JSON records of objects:

========================================================================

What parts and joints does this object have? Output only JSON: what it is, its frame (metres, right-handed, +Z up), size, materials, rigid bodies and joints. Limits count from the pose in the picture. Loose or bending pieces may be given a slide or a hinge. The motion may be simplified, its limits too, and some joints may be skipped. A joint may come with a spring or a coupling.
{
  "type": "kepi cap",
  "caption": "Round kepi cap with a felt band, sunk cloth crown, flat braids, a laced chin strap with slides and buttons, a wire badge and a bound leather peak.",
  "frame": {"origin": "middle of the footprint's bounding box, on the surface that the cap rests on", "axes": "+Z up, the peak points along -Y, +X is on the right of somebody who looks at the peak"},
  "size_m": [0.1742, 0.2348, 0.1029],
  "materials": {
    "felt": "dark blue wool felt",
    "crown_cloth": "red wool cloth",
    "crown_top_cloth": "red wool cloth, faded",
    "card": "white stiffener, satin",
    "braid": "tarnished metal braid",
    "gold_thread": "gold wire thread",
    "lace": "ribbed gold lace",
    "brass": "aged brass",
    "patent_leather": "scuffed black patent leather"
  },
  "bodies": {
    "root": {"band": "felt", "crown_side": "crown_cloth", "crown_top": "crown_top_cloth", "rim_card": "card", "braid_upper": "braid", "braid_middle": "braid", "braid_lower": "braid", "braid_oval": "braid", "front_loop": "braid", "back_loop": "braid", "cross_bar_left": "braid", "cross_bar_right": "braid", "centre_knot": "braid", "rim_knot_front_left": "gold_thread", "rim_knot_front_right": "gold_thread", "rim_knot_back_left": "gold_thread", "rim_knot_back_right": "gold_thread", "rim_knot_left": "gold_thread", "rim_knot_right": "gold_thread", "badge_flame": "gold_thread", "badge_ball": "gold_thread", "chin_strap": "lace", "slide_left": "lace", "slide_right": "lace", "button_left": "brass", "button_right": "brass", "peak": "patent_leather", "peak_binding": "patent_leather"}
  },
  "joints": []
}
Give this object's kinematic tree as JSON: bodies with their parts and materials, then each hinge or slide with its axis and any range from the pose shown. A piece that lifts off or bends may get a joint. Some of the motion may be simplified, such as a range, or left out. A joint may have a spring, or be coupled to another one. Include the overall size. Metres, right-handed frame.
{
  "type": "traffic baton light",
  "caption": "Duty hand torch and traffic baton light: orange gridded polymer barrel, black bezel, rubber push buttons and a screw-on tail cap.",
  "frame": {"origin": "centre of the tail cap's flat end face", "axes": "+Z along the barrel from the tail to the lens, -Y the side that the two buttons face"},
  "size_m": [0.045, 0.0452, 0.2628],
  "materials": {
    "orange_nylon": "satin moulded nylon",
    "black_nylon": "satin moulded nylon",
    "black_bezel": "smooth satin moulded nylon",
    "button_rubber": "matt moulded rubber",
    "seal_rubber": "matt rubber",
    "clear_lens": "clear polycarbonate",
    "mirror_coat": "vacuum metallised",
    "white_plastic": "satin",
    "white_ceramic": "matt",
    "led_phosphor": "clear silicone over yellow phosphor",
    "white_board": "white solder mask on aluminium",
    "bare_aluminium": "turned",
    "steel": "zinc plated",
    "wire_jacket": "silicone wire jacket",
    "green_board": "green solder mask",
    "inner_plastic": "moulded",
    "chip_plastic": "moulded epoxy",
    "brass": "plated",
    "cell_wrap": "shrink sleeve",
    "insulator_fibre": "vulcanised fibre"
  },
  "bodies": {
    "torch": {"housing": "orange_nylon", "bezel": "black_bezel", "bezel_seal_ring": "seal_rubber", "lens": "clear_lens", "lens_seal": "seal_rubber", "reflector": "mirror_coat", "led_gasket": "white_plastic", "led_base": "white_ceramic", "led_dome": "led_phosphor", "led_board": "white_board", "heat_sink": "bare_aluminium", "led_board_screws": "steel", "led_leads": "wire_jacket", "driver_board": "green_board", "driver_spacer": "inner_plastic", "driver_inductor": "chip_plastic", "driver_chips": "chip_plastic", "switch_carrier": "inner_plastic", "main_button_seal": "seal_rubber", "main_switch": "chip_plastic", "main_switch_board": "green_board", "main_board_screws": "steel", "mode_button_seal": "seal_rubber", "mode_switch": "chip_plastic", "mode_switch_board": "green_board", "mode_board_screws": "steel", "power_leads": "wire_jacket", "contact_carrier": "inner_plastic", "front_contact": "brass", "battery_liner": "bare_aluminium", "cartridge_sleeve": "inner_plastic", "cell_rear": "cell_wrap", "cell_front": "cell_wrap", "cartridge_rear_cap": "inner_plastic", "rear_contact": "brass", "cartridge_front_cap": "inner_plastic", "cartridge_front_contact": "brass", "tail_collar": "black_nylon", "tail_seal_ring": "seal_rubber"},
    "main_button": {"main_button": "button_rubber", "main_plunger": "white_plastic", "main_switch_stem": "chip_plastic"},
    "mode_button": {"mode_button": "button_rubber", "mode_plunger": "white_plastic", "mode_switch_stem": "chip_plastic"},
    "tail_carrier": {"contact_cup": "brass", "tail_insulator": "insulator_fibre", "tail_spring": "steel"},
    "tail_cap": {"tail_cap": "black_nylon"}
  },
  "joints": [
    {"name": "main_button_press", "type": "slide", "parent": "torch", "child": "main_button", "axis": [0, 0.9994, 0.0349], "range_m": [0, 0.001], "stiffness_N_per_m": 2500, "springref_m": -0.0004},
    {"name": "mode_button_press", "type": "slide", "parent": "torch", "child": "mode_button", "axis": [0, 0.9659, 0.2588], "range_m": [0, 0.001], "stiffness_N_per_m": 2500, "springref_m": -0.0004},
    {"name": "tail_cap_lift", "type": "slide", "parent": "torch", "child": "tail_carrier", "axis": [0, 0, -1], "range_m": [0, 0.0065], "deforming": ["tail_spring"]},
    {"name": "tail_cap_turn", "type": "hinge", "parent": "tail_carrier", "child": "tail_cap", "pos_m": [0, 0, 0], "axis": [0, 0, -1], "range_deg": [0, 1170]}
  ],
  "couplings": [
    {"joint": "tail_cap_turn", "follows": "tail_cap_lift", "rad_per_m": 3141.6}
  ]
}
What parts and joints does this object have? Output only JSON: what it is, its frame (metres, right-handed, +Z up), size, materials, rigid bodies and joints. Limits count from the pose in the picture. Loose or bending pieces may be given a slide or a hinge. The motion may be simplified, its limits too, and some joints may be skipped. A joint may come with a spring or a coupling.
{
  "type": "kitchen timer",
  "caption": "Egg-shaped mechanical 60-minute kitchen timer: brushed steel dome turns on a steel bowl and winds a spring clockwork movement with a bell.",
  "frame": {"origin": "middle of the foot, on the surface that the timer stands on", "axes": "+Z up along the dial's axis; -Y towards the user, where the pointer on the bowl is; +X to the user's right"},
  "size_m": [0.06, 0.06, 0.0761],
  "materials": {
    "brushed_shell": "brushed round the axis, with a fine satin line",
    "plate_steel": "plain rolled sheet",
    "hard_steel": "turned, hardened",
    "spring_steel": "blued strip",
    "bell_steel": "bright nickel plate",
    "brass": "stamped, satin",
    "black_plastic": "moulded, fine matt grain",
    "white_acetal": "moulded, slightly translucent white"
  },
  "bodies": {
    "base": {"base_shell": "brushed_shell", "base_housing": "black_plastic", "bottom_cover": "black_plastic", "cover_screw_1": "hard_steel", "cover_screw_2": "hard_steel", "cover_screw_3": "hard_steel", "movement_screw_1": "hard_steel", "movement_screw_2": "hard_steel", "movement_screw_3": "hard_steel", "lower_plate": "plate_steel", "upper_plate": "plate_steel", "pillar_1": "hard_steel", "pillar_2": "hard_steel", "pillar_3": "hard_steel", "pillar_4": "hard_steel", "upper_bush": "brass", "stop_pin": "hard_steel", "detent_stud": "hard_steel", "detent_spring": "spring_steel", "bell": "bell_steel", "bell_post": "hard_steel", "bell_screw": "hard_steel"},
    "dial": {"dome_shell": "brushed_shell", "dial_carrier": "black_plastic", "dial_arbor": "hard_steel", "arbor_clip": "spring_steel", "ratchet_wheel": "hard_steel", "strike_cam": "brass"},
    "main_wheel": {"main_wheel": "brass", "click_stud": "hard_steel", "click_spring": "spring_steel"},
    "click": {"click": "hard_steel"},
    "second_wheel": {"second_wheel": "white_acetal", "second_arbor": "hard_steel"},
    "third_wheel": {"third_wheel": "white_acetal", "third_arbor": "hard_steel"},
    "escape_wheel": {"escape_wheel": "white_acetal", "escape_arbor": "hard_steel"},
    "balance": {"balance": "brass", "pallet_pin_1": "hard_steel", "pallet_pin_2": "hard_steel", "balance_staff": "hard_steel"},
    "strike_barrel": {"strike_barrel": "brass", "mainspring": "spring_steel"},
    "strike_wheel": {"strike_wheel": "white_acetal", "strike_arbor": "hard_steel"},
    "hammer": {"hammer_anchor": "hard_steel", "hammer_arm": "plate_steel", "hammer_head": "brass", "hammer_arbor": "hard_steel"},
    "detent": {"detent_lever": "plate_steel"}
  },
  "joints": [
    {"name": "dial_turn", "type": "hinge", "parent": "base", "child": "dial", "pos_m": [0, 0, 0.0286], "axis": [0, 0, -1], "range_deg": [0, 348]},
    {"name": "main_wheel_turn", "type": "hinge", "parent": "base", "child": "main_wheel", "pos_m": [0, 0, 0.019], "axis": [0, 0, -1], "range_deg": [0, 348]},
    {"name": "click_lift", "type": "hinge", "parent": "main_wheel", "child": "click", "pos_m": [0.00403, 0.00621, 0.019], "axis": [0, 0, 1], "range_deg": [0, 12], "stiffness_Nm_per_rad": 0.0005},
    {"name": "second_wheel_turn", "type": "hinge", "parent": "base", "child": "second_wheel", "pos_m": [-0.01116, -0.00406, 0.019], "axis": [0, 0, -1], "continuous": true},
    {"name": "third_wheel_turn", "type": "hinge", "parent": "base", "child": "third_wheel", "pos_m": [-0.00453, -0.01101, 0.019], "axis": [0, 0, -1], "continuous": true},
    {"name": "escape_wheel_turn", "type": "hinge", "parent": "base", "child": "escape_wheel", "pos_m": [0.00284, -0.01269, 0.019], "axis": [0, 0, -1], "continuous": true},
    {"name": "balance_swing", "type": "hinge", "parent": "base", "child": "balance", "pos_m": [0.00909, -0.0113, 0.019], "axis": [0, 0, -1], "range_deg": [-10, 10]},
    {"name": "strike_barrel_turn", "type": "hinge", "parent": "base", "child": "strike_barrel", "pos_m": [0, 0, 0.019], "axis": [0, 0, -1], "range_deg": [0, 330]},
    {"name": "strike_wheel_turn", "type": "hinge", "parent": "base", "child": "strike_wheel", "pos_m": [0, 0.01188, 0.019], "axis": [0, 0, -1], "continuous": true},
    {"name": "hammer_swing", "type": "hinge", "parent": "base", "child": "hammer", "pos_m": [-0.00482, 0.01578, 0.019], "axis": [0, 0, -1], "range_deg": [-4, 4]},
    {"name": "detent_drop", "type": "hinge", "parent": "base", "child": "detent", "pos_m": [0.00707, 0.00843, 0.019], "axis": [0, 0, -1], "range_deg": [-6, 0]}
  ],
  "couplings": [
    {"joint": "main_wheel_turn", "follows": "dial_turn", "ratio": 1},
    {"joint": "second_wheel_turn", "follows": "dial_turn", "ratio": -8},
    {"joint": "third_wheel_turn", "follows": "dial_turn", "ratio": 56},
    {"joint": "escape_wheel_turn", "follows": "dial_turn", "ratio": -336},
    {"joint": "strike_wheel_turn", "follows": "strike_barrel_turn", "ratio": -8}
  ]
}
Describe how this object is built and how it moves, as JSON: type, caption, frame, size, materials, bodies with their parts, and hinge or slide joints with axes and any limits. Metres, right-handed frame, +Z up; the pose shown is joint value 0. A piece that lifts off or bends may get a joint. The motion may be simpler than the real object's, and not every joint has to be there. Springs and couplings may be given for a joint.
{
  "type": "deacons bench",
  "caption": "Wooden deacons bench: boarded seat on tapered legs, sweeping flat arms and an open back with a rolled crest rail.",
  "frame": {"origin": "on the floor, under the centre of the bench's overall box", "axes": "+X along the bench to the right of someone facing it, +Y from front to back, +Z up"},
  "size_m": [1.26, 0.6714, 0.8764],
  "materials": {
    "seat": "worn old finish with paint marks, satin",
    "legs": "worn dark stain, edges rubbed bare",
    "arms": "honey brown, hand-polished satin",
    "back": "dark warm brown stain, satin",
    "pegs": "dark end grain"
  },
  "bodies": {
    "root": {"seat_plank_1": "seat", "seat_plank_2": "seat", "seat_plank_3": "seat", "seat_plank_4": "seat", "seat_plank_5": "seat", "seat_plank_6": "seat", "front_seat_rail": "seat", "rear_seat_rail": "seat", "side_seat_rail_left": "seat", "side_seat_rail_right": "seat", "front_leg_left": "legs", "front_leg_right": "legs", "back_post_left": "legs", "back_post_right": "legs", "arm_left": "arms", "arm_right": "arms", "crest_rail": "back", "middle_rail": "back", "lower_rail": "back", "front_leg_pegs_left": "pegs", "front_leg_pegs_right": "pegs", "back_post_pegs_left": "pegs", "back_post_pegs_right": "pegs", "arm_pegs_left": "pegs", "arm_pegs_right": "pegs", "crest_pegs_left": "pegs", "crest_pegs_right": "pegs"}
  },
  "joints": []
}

========================================================================

| CHALLENGE |
Only the lines from the one with "Describe how this" through the end of the material are wanted; copy them exactly, both ends included.

| TASK RESULT |
Describe how this object is built and how it moves, as JSON: type, caption, frame, size, materials, bodies with their parts, and hinge or slide joints with axes and any limits. Metres, right-handed frame, +Z up; the pose shown is joint value 0. A piece that lifts off or bends may get a joint. The motion may be simpler than the real object's, and not every joint has to be there. Springs and couplings may be given for a joint.
{
  "type": "deacons bench",
  "caption": "Wooden deacons bench: boarded seat on tapered legs, sweeping flat arms and an open back with a rolled crest rail.",
  "frame": {"origin": "on the floor, under the centre of the bench's overall box", "axes": "+X along the bench to the right of someone facing it, +Y from front to back, +Z up"},
  "size_m": [1.26, 0.6714, 0.8764],
  "materials": {
    "seat": "worn old finish with paint marks, satin",
    "legs": "worn dark stain, edges rubbed bare",
    "arms": "honey brown, hand-polished satin",
    "back": "dark warm brown stain, satin",
    "pegs": "dark end grain"
  },
  "bodies": {
    "root": {"seat_plank_1": "seat", "seat_plank_2": "seat", "seat_plank_3": "seat", "seat_plank_4": "seat", "seat_plank_5": "seat", "seat_plank_6": "seat", "front_seat_rail": "seat", "rear_seat_rail": "seat", "side_seat_rail_left": "seat", "side_seat_rail_right": "seat", "front_leg_left": "legs", "front_leg_right": "legs", "back_post_left": "legs", "back_post_right": "legs", "arm_left": "arms", "arm_right": "arms", "crest_rail": "back", "middle_rail": "back", "lower_rail": "back", "front_leg_pegs_left": "pegs", "front_leg_pegs_right": "pegs", "back_post_pegs_left": "pegs", "back_post_pegs_right": "pegs", "arm_pegs_left": "pegs", "arm_pegs_right": "pegs", "crest_pegs_left": "pegs", "crest_pegs_right": "pegs"}
  },
  "joints": []
}